Re: best way to invoke parallel in DW loads?
Date: Mon, 14 Sep 2009 10:14:09 -0700 (PDT)
I'm currently performing a ton of work with parallel processing and I've always been taught and treated parallel very differently from other Oracle features. Due to the fact that a parallel process is a very unique request for a specific process, I've always found it best to invoke it with hints.
I have tried paralle processing for certain objects, turning on PARALLEL_AUTOMATIC_TUNING, setting the degree on the tables that I wanted to run parallel processing from, forced it from the session or felt these would be the best objects to automate any processes against in parallel, etc., but I've found it rarely works as well as hard coding hints with procedures and packages to ensure consistency.
I came to the conclusion that it fell to the same arena as plan execution consistency- if you wanted this in 10g or higher, it's a fine art, never an exact science- so you would need to come up with a combination of parameter settings, hints, testing and knowing your system inside and out, (as well as training your developers that too much of a good thing is rarely a good thing....:))
As I'm also currently working in a new environment with tons of parallel processes without up to date statitistics- STATS are ESSENTIAL to efficient parallel process execution! I've been testing on a proof of concept that is showing up to 73% improvement in parallel processing performance just by having up to date statistics on partitions involved in any process. Mind you that these schemas are 2-6TB each, but the performance improvement percentage could be similar and worth the time to prove.
- On Mon, 9/14/09, Neil Kodner <nkodner_at_gmail.com> wrote:
From: Neil Kodner <nkodner_at_gmail.com>
Subject: best way to invoke parallel in DW loads?
Date: Monday, September 14, 2009, 7:21 AM
I've taken over a 9ir2 data warehouse and its loading process.
Here are some 'highlights' of the current 9i warehouse environment(I didn't do this!)
4x1200mhz sparcv9 cpu
parallel_max_servers - 70(!)
many, many, many PARALLEL and RULE hints in the warehouse load procedures. NO table statistics.
The warehouse was designed years ago by someone very well-versed in RBO. Management has insisted we leave it alone in its oddly-configured state because well, it works. It might not be efficient, and we've had moments with concurrency, but the thing works. It might take all weekend to process the load, but it runs, and it runs consistently. It is important to note that the production warehouse is NOT on a dedicated server. It's odd to see up to 30 parallel slaves on a 4-cpu machine but that's just the way it is.

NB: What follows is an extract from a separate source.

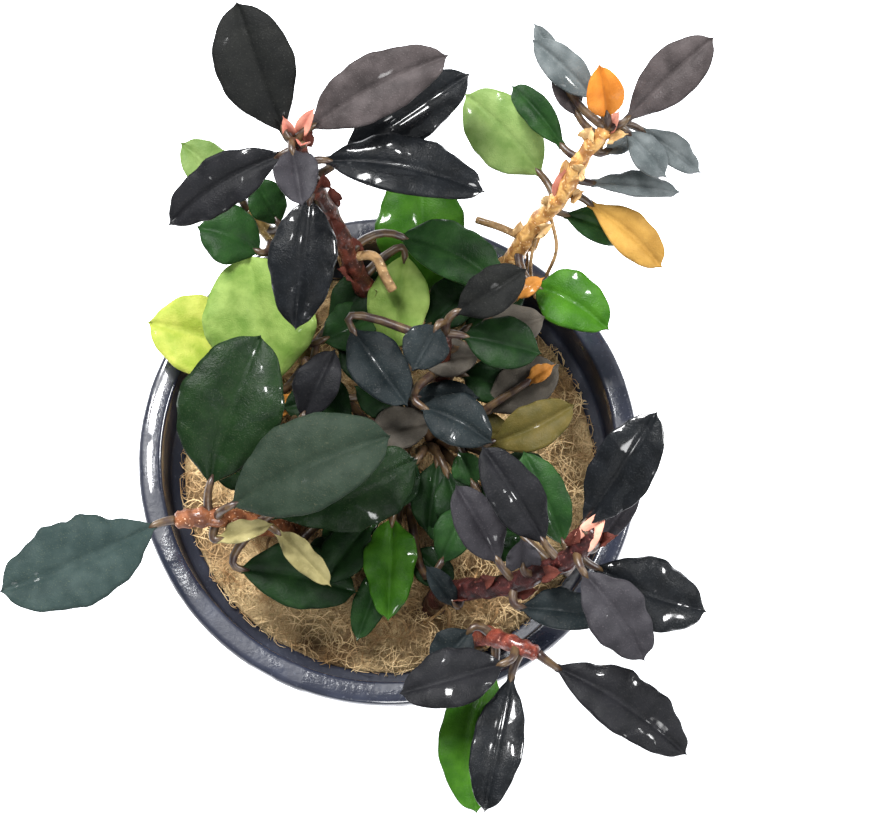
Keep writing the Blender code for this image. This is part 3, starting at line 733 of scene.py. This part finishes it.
root_skin = stem_finish("root skin", (0.15, 0.085, 0.035), (0.36, 0.22, 0.10), (0.55, 0.42, 0.24))
RUST = Look("brown_stem", (0.04, 0.010, 0.008), (0.12, 0.035, 0.024), (0.06, 0.012, 0.010),
            (0.42, 0.24, 0.20), 0.5, 0.2, 0.3, 0.5)
dark_bark = stem_finish("red-brown bark", (0.030, 0.009, 0.006), (0.105, 0.026, 0.015), (0.26, 0.14, 0.12))
shoot(
    "dark_stem",
    [(-9.7, 28.8, 75.0), (-8.2, 25.9, 71.0), (-5.8, 22.6, 65.0), (-3.7, 19.4, 59.0),
     (-1.9, 16.8, 53.0), (-1.2, 15.4, 46.0)],
    1.25, dark_bark, "brown_stem",
    (
        Leaf("dark_leaf_1", MATTE_BLACK, (-11.0, 29.6, 76.4), (-15.9, 42.2, 81.0),
             8.6, 1.0, 0.1, 8, 0.5, 0.56, 0.1),
        Leaf("dark_leaf_2", BROWN_BLACK_PAINTED_SHEEN, (-8.2, 30.2, 76.2), (6.1, 36.8, 80.0),
             6.8, 1.2, 0.12, -12, 0.3, 0.5, 0.14),
        Leaf("dark_leaf_3", WET_BLACK, (-4.8, 28.2, 71.0), (8.5, 36.9, 73.4), 6.6, 0.8, 0.1, -8),
        Leaf("dark_leaf_4", WET_BLACK, (-6.6, 27.4, 73.2), (10.0, 23.8, 74.0),
             7.0, 1.4, 0.15, 10, 0.6, 0.5),
        Leaf("dark_leaf_5", BLACK, (-11.4, 27.7, 74.2), (-23.2, 21.1, 71.0),
             5.8, 1.0, 0.15, 14, -0.6, 0.5, 0.26),
        Leaf("dark_leaf_6", VIOLET, (-10.1, 27.2, 77.6), (-9.0, 20.8, 79.4), 4.8, 0.6, 0.3),
        Leaf("dark_leaf_7", WET_BLACK, (-8.4, 23.8, 70.4), (-9.9, 10.7, 67.0), 7.4, 1.6, -0.1, 0, 0, 0.45),
        Leaf("dark_leaf_8", DEEP_GREEN, (1.5, 22.0, 62.4), (12.6, 16.8, 60.2),
             6.7, 1.2, 0.1, 10, 0.8, 0.45),
        Leaf("dark_leaf_9", GREEN, (3.4, 17.4, 54.2), (3.6, 32.1, 57.0), 9.9, 1.0, 0.05, 0, 0, 0.5),
        Leaf("dark_leaf_10", LIME, (1.8, 21.2, 57.8), (0.6, 11.6, 55.2), 7.0, 0.8, 0.1, -10, 0, 0.5),
    ),
    (
        Leaf("dark_sheath_1", PINK, (-10.4, 29.4, 75.2), (-11.0, 30.6, 77.8),
             1.5, 0.2, 0.4, 0, 0, 0.4, 0.03),
        Leaf("dark_sheath_2", PINK, (-9.4, 29.6, 75.4), (-7.9, 31.4, 78.2), 1.7, 0.2, 0.4, 0, 0, 0.4, 0.03),
        Leaf("dark_sheath_3", PINK, (-9.0, 28.4, 75.6), (-9.2, 27.6, 78.0), 1.6, 0.2, 0.4, 0, 0, 0.4, 0.03),
    ),
    [([(-4.4, 20.2, 60.4), (-1.6, 20.0, 61.6), (-0.3, 17.8, 60.8), (0.5, 16.6, 60.0)], 0.55)],
    (RUST, 12),
)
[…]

My first task is to prepare the data load for a 10g migration. To this end, I've created the 10g development environment and copied all of the procs/data. I gather statistics on the tables and the procs seem to work fine with current statistics and the RULE hints removed.
In the past, the users have used PARALLEL hints to force parallel loading, often with 6 or 8 slaves on a 4-cpu box, even with multiple processes running.
My question lies with the best practices for invoking parallel. We will be moving the production warehouse to a machine with at least 8 CPU. In our development environment, I set
I'm wondering where to invoke parallel processing. If I compile the procs without hints and execute, they run without parallel. If I ALTER SESSION FORCE PARALLEL DML, I get terrific results. I'm not sure if that's the best way to enable parallel processing (and let parallel_adaptive_multi_user do its thing), or if I should be setting the degree of each and every segment. I'm sure that in this 10g and above world, parallel hints are not the way to go.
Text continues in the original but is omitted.